Taxi environment has a discrete action space with the shape of (1, ) in range {0, 5}. This represents different operations for the taxi.

0 : move downward
1 : move upward
2 : move right
3 : move left
4 : pick up passenger
5 : drop off passenger

The definition of action space in gym is defined as:

action_space = gym.spaces.Discrete(6)

observation space¶

The state space is also a discrete space, similar to the action space. The shape of the state is (1,) and its range is {0, 499}, totaling 500 states.

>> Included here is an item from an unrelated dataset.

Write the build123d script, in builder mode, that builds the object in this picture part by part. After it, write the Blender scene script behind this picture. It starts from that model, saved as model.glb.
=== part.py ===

Taxi environment owns a map with the size of 5×5, wit 4 places marked in colors. The passenger begins at one of the 4 marked places or in the taxi, and the destination of the passenger is also one of the four marked locations with color labels. There are a total of 500 states. These 500 states are a summary of the states of both the car and the passenger. They are represented under the space environment definition of gym as follows:

observation_space = gym.spaces.Discrete(500)

Each state is determined by the following 4 components of information. You can view the information of each component corresponding to each state number by the following method:

obs = env.reset()
taxi_row, taxi_col, pass_loc, dest_idx = env.unwrapped.decode(obs)

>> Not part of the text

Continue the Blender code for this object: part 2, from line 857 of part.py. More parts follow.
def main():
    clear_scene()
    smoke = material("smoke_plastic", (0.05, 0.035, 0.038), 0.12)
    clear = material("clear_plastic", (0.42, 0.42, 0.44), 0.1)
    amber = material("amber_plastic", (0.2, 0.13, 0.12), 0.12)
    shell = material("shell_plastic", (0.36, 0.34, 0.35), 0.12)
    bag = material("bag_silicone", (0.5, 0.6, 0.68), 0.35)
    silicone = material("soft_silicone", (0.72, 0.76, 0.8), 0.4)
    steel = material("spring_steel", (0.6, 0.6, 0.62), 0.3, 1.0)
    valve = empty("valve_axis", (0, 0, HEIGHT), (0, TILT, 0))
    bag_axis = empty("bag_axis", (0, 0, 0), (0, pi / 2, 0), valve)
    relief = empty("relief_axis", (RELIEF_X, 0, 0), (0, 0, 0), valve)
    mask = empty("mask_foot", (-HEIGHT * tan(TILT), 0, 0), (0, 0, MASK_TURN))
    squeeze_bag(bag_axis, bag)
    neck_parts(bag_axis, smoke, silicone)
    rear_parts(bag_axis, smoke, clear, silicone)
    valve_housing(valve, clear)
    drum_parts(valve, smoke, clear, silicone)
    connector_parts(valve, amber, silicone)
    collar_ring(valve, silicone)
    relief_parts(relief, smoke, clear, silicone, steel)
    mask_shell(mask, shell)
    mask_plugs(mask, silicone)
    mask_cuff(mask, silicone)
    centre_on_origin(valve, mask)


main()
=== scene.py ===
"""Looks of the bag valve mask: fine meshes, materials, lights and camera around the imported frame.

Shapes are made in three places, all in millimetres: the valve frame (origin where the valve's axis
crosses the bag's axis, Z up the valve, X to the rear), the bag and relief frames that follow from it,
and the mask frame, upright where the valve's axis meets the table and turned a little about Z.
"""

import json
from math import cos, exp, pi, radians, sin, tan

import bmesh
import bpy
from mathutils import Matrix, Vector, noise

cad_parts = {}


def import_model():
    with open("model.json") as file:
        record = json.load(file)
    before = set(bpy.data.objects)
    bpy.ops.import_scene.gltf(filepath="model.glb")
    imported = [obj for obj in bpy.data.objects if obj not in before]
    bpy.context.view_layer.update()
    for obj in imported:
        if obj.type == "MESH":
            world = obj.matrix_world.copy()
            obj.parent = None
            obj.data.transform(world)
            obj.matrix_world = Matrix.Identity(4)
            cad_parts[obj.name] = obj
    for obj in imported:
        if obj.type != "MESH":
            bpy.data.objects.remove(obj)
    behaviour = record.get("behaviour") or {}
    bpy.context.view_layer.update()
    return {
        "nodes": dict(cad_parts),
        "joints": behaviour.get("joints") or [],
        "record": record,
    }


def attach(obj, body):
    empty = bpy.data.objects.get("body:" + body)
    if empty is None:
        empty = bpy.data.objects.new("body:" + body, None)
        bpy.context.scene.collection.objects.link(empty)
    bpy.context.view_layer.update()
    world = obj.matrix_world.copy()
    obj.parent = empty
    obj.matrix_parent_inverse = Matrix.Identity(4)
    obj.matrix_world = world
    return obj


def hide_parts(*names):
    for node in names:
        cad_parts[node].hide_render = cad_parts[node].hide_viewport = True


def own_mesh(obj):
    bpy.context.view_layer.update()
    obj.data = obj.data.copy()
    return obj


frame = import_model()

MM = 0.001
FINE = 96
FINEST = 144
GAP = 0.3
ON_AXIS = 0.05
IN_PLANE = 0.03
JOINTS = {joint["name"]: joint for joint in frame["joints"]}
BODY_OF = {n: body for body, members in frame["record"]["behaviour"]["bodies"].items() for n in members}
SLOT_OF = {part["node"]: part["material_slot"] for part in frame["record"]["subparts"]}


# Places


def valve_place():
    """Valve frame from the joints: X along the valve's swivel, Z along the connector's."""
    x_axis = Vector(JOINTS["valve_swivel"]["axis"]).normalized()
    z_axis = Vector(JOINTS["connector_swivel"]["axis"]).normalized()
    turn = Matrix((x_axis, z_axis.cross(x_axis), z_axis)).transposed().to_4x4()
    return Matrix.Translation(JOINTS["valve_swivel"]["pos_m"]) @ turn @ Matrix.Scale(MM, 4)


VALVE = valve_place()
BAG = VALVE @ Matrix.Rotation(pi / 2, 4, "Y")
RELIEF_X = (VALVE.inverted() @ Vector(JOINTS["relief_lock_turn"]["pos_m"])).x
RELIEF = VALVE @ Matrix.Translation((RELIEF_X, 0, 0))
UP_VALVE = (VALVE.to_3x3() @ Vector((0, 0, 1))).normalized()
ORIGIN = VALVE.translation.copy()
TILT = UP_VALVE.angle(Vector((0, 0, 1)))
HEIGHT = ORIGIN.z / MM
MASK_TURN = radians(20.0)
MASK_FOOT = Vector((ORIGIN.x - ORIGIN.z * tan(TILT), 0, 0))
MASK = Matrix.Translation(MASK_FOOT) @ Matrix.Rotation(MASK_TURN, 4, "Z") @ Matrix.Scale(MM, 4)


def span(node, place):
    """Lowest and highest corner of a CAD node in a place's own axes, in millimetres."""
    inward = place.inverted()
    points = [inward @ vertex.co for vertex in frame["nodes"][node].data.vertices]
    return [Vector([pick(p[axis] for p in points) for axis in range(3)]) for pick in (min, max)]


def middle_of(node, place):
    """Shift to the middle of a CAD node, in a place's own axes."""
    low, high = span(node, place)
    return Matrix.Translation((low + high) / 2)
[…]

The range of each element is as follows:

taxi_row : Row of taxi, among 0, 1, 2, 3, 4, representing the index of row
taxi_col : Column of taxi, among 0, 1, 2, 3, 4, representing the index of column
pass_loc : The passenger’s location, among 0, 1, 2, 3, 4. Respetively 0, 1, 2, 3 represent red, green, yellow, blue, while 4 indicates that the passenger is in the taxi.
dest_idx : The passenger’s destination, among 0, 1, 2, 3, representing red, green, yellow, blue respetively.

The encoded value of state can be calculated as (`` taxi_row * 100 + taxi_col * 20 + pass_loc * 4 + dest_idx * 1`` )

Reward space¶

-1 : when the taxi moves once (including picking up the passenger at the designated location).
-10 : when picking up or dropping off the passenger in an abnormal situation (including: picking up a passenger before the designated location, picking up a passenger when there is already one on board, dropping off a passenger when there is no one on board, and dropping off a passenger while the car is not at the destination).
+20 : when successfully dropping off the passenger at the correct destination

Termination Condition¶

Each episode terminates when one of the following conditions is satisfied:

Successfully delivering the passenger. In other words, if step has no restriction, the process can only terminate when the passenger has been successfully delivered.
reached max step for each episode. This can be set through variable max_episode_steps in the environment.

Implementation example inside DI-zoo¶

The following code is the implementation for Taxi-v3 environment, based on DQN algorithm:

from easydict import EasyDict

taxi_dqn_config = dict(
    exp_name='taxi_dqn_seed0',
    env=dict(
        collector_env_num=8,
        evaluator_env_num=8,
        n_evaluator_episode=8,
        stop_value=20,
        max_episode_steps=60,
        env_id="Taxi-v3"
    ),
    policy=dict(
        cuda=True,
        model=dict(
            obs_shape=34,
            action_shape=6,
            encoder_hidden_size_list=[128, 128]
        ),
        random_collect_size=5000,
        nstep=3,
        discount_factor=0.99,
        learn=dict(
            update_per_collect=10,
            batch_size=64,
            learning_rate=0.0001,
            learner=dict(
                hook=dict(
                    log_show_after_iter=1000,
                )
            ),
        ),
        collect=dict(n_sample=32),
        eval=dict(evaluator=dict(eval_freq=1000, )),
        other=dict(
            eps=dict(
            type="linear",
            start=1,
            end=0.05,
            decay=3000000
            ),
            replay_buffer=dict(replay_buffer_size=100000,),
        ),
    )
)
taxi_dqn_config = EasyDict(taxi_dqn_config)
main_config = taxi_dqn_config

taxi_dqn_create_config = dict(
    env=dict(
        type="taxi",
        import_names=["dizoo.taxi.envs.taxi_env"]
    ),
    env_manager=dict(type='base'),
    policy=dict(type='dqn'),
    replay_buffer=dict(type='deque', import_names=['ding.data.buffer.deque_buffer_wrapper']),
)

taxi_dqn_create_config = EasyDict(taxi_dqn_create_config)
create_config = taxi_dqn_create_config

if __name__ == "__main__":
    from ding.entry import serial_pipeline
    serial_pipeline((main_config, create_config), max_env_step=3000000, seed=0)

Benchmark Algorithm Performance¶

Set the total number of iteration steps to be 300000, and randomly select three different seeds. The iteration results based on the DQN algorithm are shown in the figure below: You can see that the average evaluation reward begins to converge after about 700k - 800k steps, and the average evaluation reward is basically stable after 1M steps, where every evaluation can successfully pick up and deliver passengers.